Wir kommen zur Ausschussüberweisung zu beiden Punkten. Federführend soll der Ausschuss für Wissenschaft und Kultur sein, mitberatend der Ausschuss für Haushalt und Finanzen. Wer so entscheiden möchte, den bitte ich um das Handzeichen. - Wer ist dagegen? - Wer enthält sich? - Es ist so beschlossen worden.
Ich möchte Ihnen zur besseren Übersicht noch einmal mitteilen, dass wir heute noch die Tagesordnungspunkte 33, 34 und 36 behandeln werden. Alle anderen Tagesordnungspunkte sollen direkt überwiesen werden.
Humanität und Solidarität statt menschenverachtender Ausgrenzung - Antrag der Fraktion DIE LINKE - Drs. 16/2869
Einvernehmlich kommen wir zur Ausschussüberweisung, wenn niemand widerspricht. - Ich sehe, das ist nicht der Fall.
Federführend soll der Ausschuss für Soziales, Frauen, Familie, Gesundheit und Integration sein, mitberatend der Ausschuss für Haushalt und Finanzen. - Spricht jemand dagegen? - Ich sehe, das ist nicht der Fall. - Enthält sich jemand? - Dann ist so beschlossen worden.
Erste Beratung: Jetzt PPP-Projekt für das neue Zentralgebäude an der Lüneburger Universität stoppen - Transparenz unverzüglich herstellen - Landesinteressen sichern - Antrag der Fraktion DIE LINKE - Drs. 16/2868 neu
Einbringen wird diesen Antrag der Kollege Perli von der Fraktion DIE LINKE, dem ich gleich das Wort erteilen möchte, wenn ein wenig mehr Ruhe eingekehrt ist. Einen kleinen Moment noch, Herr Perli. - Herr Kollege Rickert, Herr Kollege Zielke, das sind beides ältere Kollegen aus der FDPFraktion.
Herr Kollege Zielke, ich möchte Herrn Perli jetzt das Wort erteilen. - Herr Perli, Sie haben das Wort. Bitte sehr!

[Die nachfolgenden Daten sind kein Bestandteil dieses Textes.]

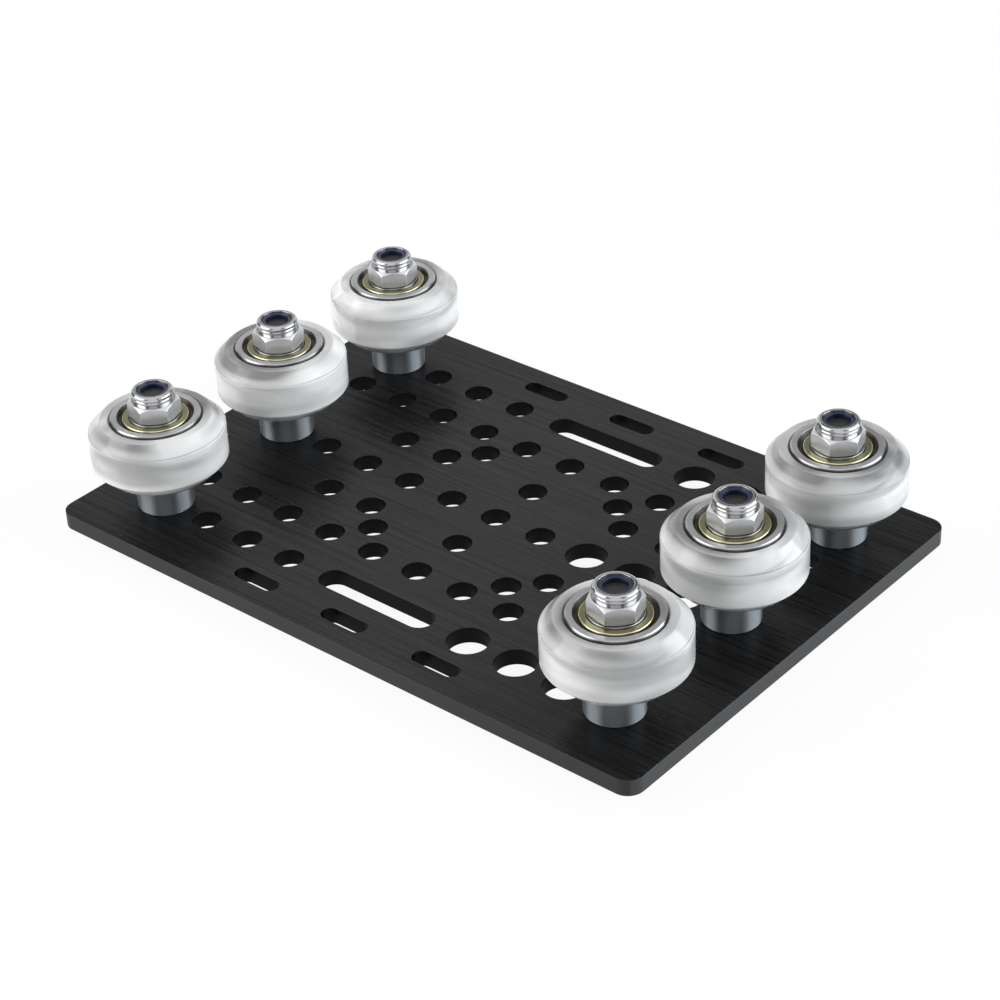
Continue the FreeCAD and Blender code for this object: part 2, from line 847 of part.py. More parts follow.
def collar_outline():
    """Section of the nut above its hexagon: neck, bead, and the collar rolled over the insert."""
    neck = size["neck_diameter"] / 2
    bead = size["bead_diameter"] / 2
    collar = size["collar_diameter"] / 2
    insert = size["insert_diameter"] / 2
    bore = screw_radius + size["nut_clearance"]
    top = nut_base + size["nut_height"]
    roll = size["collar_round"]
    bead_foot = nut_base + size["bead_height"]
    bead_top = bead_foot + size["bead_width"]
    outline = [
        (bore, nut_base),
        (neck, nut_base),
        (neck, nut_base + size["neck_height"]),
        (bead, bead_foot),
        (bead, bead_top),
        (neck, nut_base + size["collar_foot"]),
        (collar, nut_base + size["collar_foot"] + size["collar_rise"]),
        (collar, top - roll),
        (collar - roll, top),
        (insert, top),
        (insert, insert_foot),
        (bore, insert_foot),
    ]
    return outline, {7: (collar - roll, top - roll)}


def make_lock_nut(station):
    """Hexagon with turned corners, a neck with a bead, and a rolled collar."""
    body = new_body("lock_nut_" + station)
    flats = new_sketch(body, "flats_sketch", "XY_Plane", nut_base)
    close_profile(flats, hexagon(size["nut_flats"]))
    pad(body, flats, "hexagon", size["nut_hex_height"])
    trim_corners(body)
    lathe(body, "collar", [collar_outline()])
    bore = new_sketch(body, "bore_sketch", "XY_Plane", nut_base)
    draw_circles(bore, [(0, 0)], size["screw_diameter"] + size["nut_clearance"] * 2)
    cut_through(body, bore, "bore")
    body.Placement = FreeCAD.Placement(
        FreeCAD.Vector(), FreeCAD.Rotation(FreeCAD.Vector(0, 0, 1), size["nut_turn"].value)
    )
    body.setExpression("Placement.Rotation.Angle", size["nut_turn"].text)
    seat_on_axle(body, station)
    nodes.append(body)


def make_insert(station):
    """Nylon ring in the collar, wider below where the screw's thread has formed it."""
    body = new_body("nylon_insert_" + station)
    outside = size["insert_diameter"] / 2
    formed = screw_radius + size["nut_clearance"]
    opening = size["insert_opening"] / 2
    step = screw_tip + size["insert_tip_gap"]
    outline = [
        (formed, insert_foot),
        (outside, insert_foot),
        (outside, insert_top),
        (opening, insert_top),
        (opening, step),
        (formed, step),
    ]
    lathe(body, "insert", [outline])
    seat_on_axle(body, station)
    return body


def group(label, parts):
    """Several like pieces as one sub-part, each still its own solid."""
    compound = doc.addObject("Part::Compound", label)
    compound.Label = label
    compound.Links = parts
    nodes.append(compound)


def make_wheel_sets():
    """Everything that stands on the plate, station by station."""
    middle_shims, lower_shims, inserts = [], [], []
    for station, (column, _, _) in STATIONS.items():
        make_tyre(station)
        make_outer_rings(station)
        make_inner_rings(station)
        make_shields(station)
        make_balls(station)
        make_cages(station)
        if column < 0:
            make_plain_spacer(station)
        else:
            make_eccentric_spacer(station)
        make_screw(station)
        make_lock_nut(station)
        middle_shims.append(make_shim("middle_shim", station, lower_ring + size["bearing_width"]))
        lower_shims.append(make_shim("lower_shim", station, size["spacer_height"]))
        inserts.append(make_insert(station))
    group("bearing_shims", middle_shims)
    group("spacer_shims", lower_shims)
    group("nylon_inserts", inserts)


def check_model():
    """Stop if any object failed or any sub-part has no sound solid."""
    doc.recompute()
    for item in doc.Objects:
        if "Invalid" in item.State or "Error" in item.State:
            raise ValueError("failed: " + item.Label)
    for node in nodes:
        if node.Shape.isNull() or not node.Shape.isValid() or not node.Shape.Solids:
            raise ValueError("no sound solid: " + node.Label)


def write_parts():
    """One STEP file for each sub-part, named after it."""
    os.makedirs("parts", exist_ok=True)
    for node in nodes:
        node.Shape.exportStep("parts/%s.step" % node.Label)
        print(node.Label, len(node.Shape.Solids), "solids", round(node.Shape.Volume, 2), "mm3")


make_plate()
make_wheel_sets()
check_model()
write_parts()
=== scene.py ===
import json
import math

import bpy
import numpy as np
from mathutils import Matrix, Vector
from mathutils.geometry import tessellate_polygon


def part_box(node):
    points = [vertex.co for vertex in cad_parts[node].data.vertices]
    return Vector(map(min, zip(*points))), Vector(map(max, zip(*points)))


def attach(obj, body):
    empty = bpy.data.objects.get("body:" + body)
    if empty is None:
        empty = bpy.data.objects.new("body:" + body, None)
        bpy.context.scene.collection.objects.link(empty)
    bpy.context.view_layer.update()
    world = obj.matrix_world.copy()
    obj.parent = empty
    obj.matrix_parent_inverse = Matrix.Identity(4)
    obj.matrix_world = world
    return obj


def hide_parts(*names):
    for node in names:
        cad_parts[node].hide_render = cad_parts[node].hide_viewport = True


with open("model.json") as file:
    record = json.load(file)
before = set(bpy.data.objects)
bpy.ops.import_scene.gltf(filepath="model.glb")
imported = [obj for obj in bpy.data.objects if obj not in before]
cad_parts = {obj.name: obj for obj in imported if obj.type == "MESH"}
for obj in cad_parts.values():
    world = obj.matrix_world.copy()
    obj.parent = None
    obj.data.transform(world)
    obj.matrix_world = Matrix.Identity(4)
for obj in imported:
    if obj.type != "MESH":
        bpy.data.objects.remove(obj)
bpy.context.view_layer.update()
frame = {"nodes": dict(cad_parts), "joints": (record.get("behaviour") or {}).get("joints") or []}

mm = 0.001                                  # sizes below are in millimetres
up = np.array([0.0, 0.0, 1.0])

# Every wheel station by name, with the foot of its axle, from the joint that the wheel spins on
spin = "wheel_spin_"
stations = {joint["name"][len(spin):]: np.array(joint["pos_m"]) / mm
            for joint in frame["joints"] if joint["name"].startswith(spin)}


def nodeBox(node):                          # lowest and highest corner of a node, in millimetres
    low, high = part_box(node)
    return np.array(low) / mm, np.array(high) / mm


print("frame:", len(frame["nodes"]), "nodes,", len(stations), "wheel stations")


# Shader maths. A Wire is one socket of a material, and sums of wires add the Math nodes for them.
class Wire:
    def __init__(self, tree, socket=None):
        self.tree = tree
        self.socket = socket

    # Any node: its settings come first, then a number, colour or wire for each input named.
    def node(self, kind, settings={}, inputs={}, out=0):
        made = self.tree.nodes.new(kind)
        for name, value in settings.items():
            if name != "stops":
                setattr(made, name, value)
                continue
            while len(made.color_ramp.elements) < len(value):
                made.color_ramp.elements.new(1.0)
            for element, (at, shade) in zip(made.color_ramp.elements, value):
                element.position = at
                element.color = (*shade, 1.0)
        for name, value in inputs.items():
            if isinstance(value, Wire):
                self.tree.links.new(value.socket, made.inputs[name])
            else:
                made.inputs[name].default_value = value
        return Wire(self.tree, made.outputs[out] if len(made.outputs) else None)

    def math(self, operation, *terms):
        return self.node("ShaderNodeMath", {"operation": operation}, dict(enumerate(terms)))

    def __add__(self, other):
        return self.math("ADD", self, other)

    def __sub__(self, other):
        return self.math("SUBTRACT", self, other)

    def __rsub__(self, other):
        return self.math("SUBTRACT", other, self)

    def __mul__(self, other):
        return self.math("MULTIPLY", self, other)

    def __gt__(self, other):
        return self.math("GREATER_THAN", self, other)

    __radd__ = __add__
    __rmul__ = __mul__


def newFinish(name):                        # an empty material and the wire its nodes start from
    finish = bpy.data.materials.new(name)
    finish.use_nodes = True
    finish.node_tree.nodes.clear()
    return finish, Wire(finish.node_tree)


def here(start):                            # Object coordinates, which are metres in the frame
    return start.node("ShaderNodeTexCoord", out="Object")


def stretched(start, scale):                # the same place, scaled along each axis
    return start.node("ShaderNodeMapping", {}, {"Vector": here(start), "Scale": scale})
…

Vielen Dank. - Herr Präsident! Meine Damen und Herren! Die Leuphana Universität in Lüneburg plant ein neues Zentralgebäude auf ihrem Campus. Um es gleich voranzustellen: Die Linke ist der Überzeugung, dass zu guter Lehre und guter Forschung an Hochschulen auch eine ansprechende Architektur gehört. Die Frage, die sich aktuell in Lüneburg stellt, ist nicht, ob ein Neubau kommt, sondern auf welche Art und Weise. Nach den aktuellen Aussagen soll das Gebäude als ÖPPProjekt betrieben werden. Das Land will den Bau mit 21 Millionen Euro unterstützen. Dazu sollen
laut Haushaltsentwurf 2011 Eigenmittel der Stiftungsuniversität, also weitere Steuermittel Niedersachsens, kommen.
Die Diskussionen um die Sinnhaftigkeit des Konzepts und um die finanziellen Risiken laufen symptomatisch für ÖPP-Projekte ab. ÖPP steht für die Kooperationen der öffentlichen Hand mit einem privaten Investor.